Zions Bank said Wednesday it will build a high-tech campus and operations center on the former Sharon Steel superfund site in Midvale.
To be completed in the summer of 2022, the 400,000-square-foot campus will accommodate more than 2,000 of the regional bank’s employees from other sites and become Zions’ primary location, supporting digital services for customers across 11 Western states.
While reclaiming portions of a once-contaminated former steel mill site, the project also will be designed to compliment a regional habitat network developed along the Jordan River Parkway as part of prior cleanup efforts.
Zions Bancorp. Chairman and CEO Harris Simmons said the environmentally friendly campus would help the publicly traded company reduce its office costs while attracting new technology workers.
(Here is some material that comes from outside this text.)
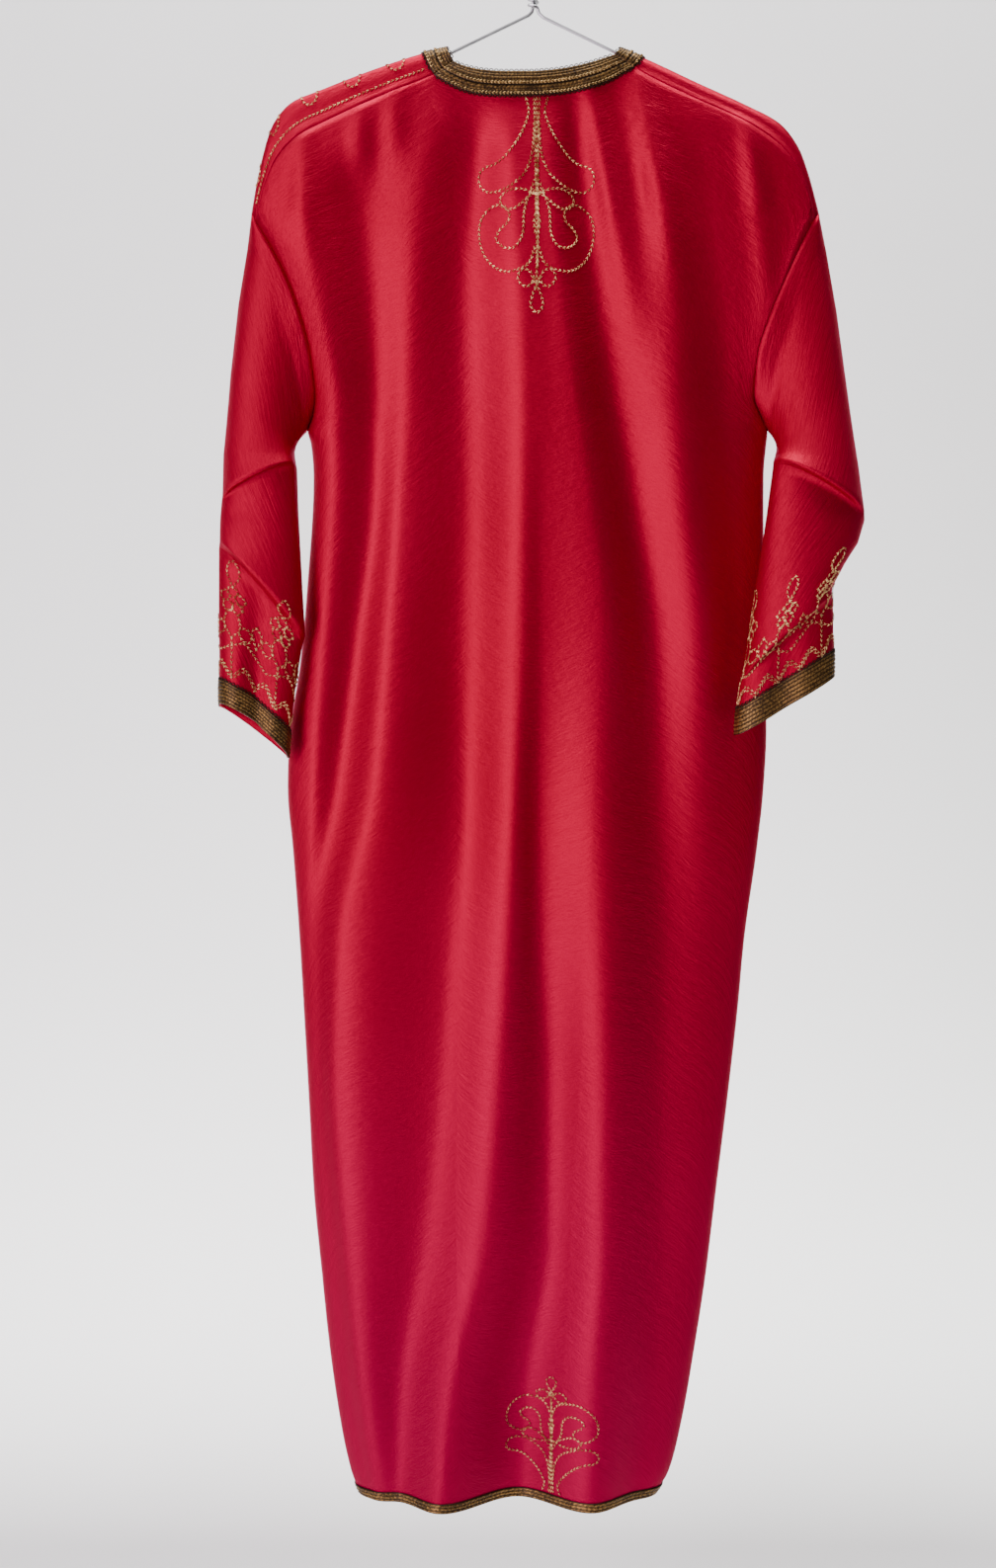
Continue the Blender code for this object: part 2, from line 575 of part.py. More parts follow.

With large swaths of green space integral to its design, the campus will offer recreation opportunities, locker and shower facilities, shareable bikes and a café.
In a statement, Gov. Gary Herbert said the site would have a big economic impact on Midvale, surrounding cities and the state.
“As Utah has gained a significant reputation for being a leader in the intersection of financial services and technology industries,” Herbert said, “this investment further validates that recognition and our unmatched business climate.”
The announcement also caps nearly 30 years of work by Midvale officials and the U.S. Environmental Protection Agency, which once listed the metals-contaminated Sharon Steel site and a nearby slag heap on its Superfund cleanup list.
The site saw active ore smelting from 1906 to 1971 that contaminated the air, soil and water with poisonous heavy metals, leading it to be labeled a national EPA clean-up priority in 1990.
After years and millions of dollars of remediation — including moving, lining and capping at least 10 million cubic yards of tainted soil — the land was taken off the Superfund list in 2004. A top EPA official said in 2018 the site no longer poses a risk to humans or the environment.
After extensive talks on how the site might be developed, EPA officials made Midvale the supervising agency over the land.
Mayor Robert Hale has said Midvale envisions “a great community expansion” on the reclaimed land, with potential to bring jobs, talented professionals and economic growth to the suburban community south of Salt Lake City.
That wider site has seen residential and commercial development, in the form of View 72, a housing, office and retail cluster at Bingham Junction, and, more recently, a redevelopment and housing project dubbed Jordan Bluffs.
The Zions campus, meanwhile, will be constructed and operated with sustainability in mind, officials said.
Crews with Okland Construction and Layton Construction will build according to top environmental standards, known as Platinum LEED, deploying low-emissions materials, triple-pane exterior glass and efficient heating and cooling systems.
Nearly 75% of the Zions center’s electricity will be produced by on-site solar panels. The campus, located near the Historic Gardner Village light rail station, will also feature electric charging stations.
The bank estimated that construction would employ up to 1,500 workers.
Zions said the campus will let the bank eliminate use of up to 520,000 square feet of office spaces in 11 smaller facilities across the region, for more than 20% savings on its office costs.
Headquartered in Salt Lake City, Zions Bancorp. operates in 11 states across the Intermountain West, with $2.8 billion in yearly net revenues and more than $70 billion in total assets.